Comment la propagande russe coûte parfois à son armée des armes bien précieuses sur le terrain

La guerre n’est pas qu’une affaire de gros canons et de nombre de combattants, elle implique aussi communication et renseignements. Or, en mettant le paquet sur le premier aspect pour nourrir la propagande du régime, les Russes oublient parfois qu’en face, on les écoute. Au risque d’y perdre cher.

Navire vu, navire coulé

Depuis l’échec cuisant de leur offensive sur Kiev et l’entrée dans une nouvelle phase de la guerre centrée sur le contrôle du Donbas, les médias d’État de Russie mettent de plus en plus l’accent sur les armes surpuissantes ou novatrices que l’armée du pays peut aligner, peut-être pour compenser les images d’arrivées de matériel OTAN en face. Le problème, c’est que les reporters de terrain ont parfois tendance à révéler des informations qui, côté ukrainien, ne tombent pas dans l’oreille d’un sourd.

En mars, le navire de débarquement Orsk de classe Alligator était montré, dans un reportage télévisé du journaliste Murad Gazdiev, au mouillage dans le port de la ville occupée de Berdiansk, sur la mer d’Azov, rappelle Korii. Il n’en a pas fallu plus pour que les Ukrainiens livrent un droit de réponse à leur manière, et ciblent le bâtiment, le mettant hors de combat.

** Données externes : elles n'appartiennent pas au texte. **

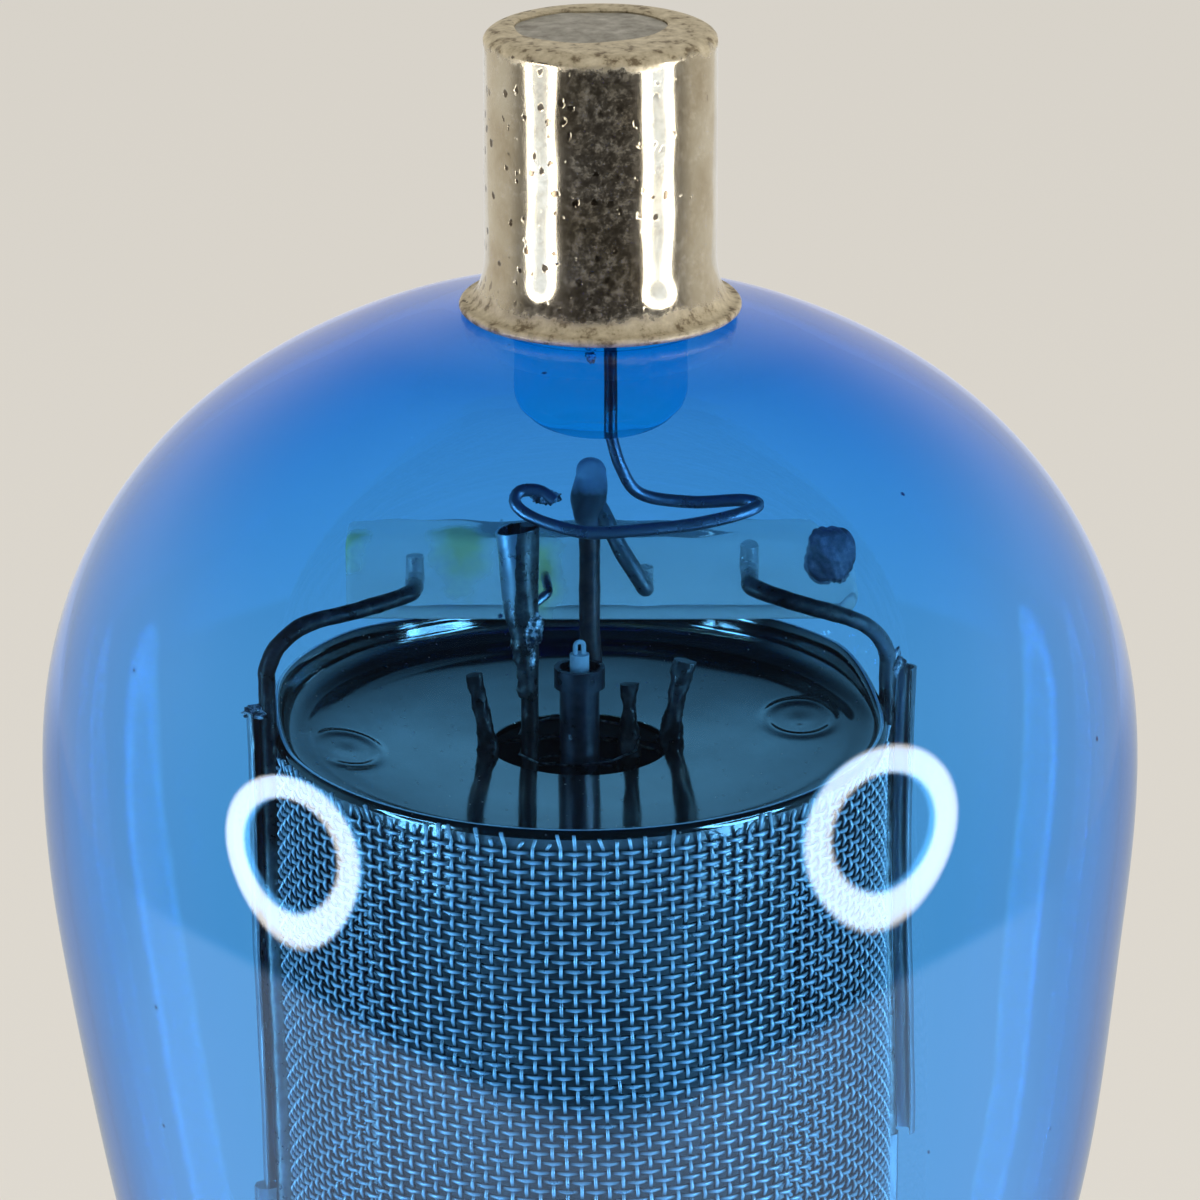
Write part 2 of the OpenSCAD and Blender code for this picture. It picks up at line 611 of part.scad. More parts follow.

Or c’est visiblement d’une histoire similaire qu’a encore été victime l’armée russe. Le reporter de guerre russe Aleksandr Kots, décrit comme « l’un des artisans les plus précieux de la propagande de Poutine » par le site Putin’s List, a présenté à ses téléspectateurs un fleuron de l’industrie russe de l’armement il y a quelques jours. Un 2S4 Tioulpan (« Tulipe »), un mortier automoteur de conception soviétique et qui affiche un calibre de 240 mm.

Artillerie ultralourde

Cette pièce d’artillerie vraiment très lourde n’est pas neuve : elle a été conçue entre 1966 et 1971, pour une mise en service au sein de l’armée à partir de 1972. Un engin qui relève quand même beaucoup de la surenchère : composée d’un véhicule chenillé portant l’énorme mortier, il s’agit du plus gros engin de ce type jamais construit. Le Tioulpan pèse 27,5 tonnes et tire des projectiles de 230 kg qui doivent être placés dans le tube à l’aide d’une grue intégrée et d’un receveur automatique avec une télécommande. Produit à 588 exemplaires, le Tioulpan aligne une capacité de destruction impressionnante et peut porter de 9 à 20 km selon le type de munition – qui peuvent emporter une charge atomique. Le genre de pièce qui peut s’avérer très utile alors que la guerre vire au duel d’artillerie, en particulier pour écraser des positions fortifiées.

Sauf que ça n’a pas manqué : le reportage télévisé d’Aleksandr Kots a été attentivement regardé par les Ukrainiens, qui n’ont pas eu de mal à localiser l’engin montré dans une zone industrielle de Roubijné. Quelques heures après la diffusion du reportage de Kots, les Ukrainiens n’ont eu qu’à survoler la zone avec un drone de reconnaissance pour localiser précisément la précieuse pièce d’artillerie, et la prendre pour cible. On ne sait pas quelle arme a pu faire taire ce mortier géant, mais le résultat est là : la « tulipe » a bien été fauchée.

Le jeu du renseignement

Cette histoire démontre à quel point les Ukrainiens jouent à fond la carte du renseignement pour localiser et détruire des cibles de grande valeur, tant stratégique que symbolique. Mais elle illustre aussi le caractère volontiers fratricide de cette guerre non déclarée, Russes et Ukrainiens partageant une culture commune et une langue fort proche, leur permettant de suivre chacun ce que les autres racontent à la télévision. De nombreux Ukrainiens étant d’ailleurs plutôt russophones. Mais les choses ont cependant changé, les deux pays semblent désormais irréconciliables.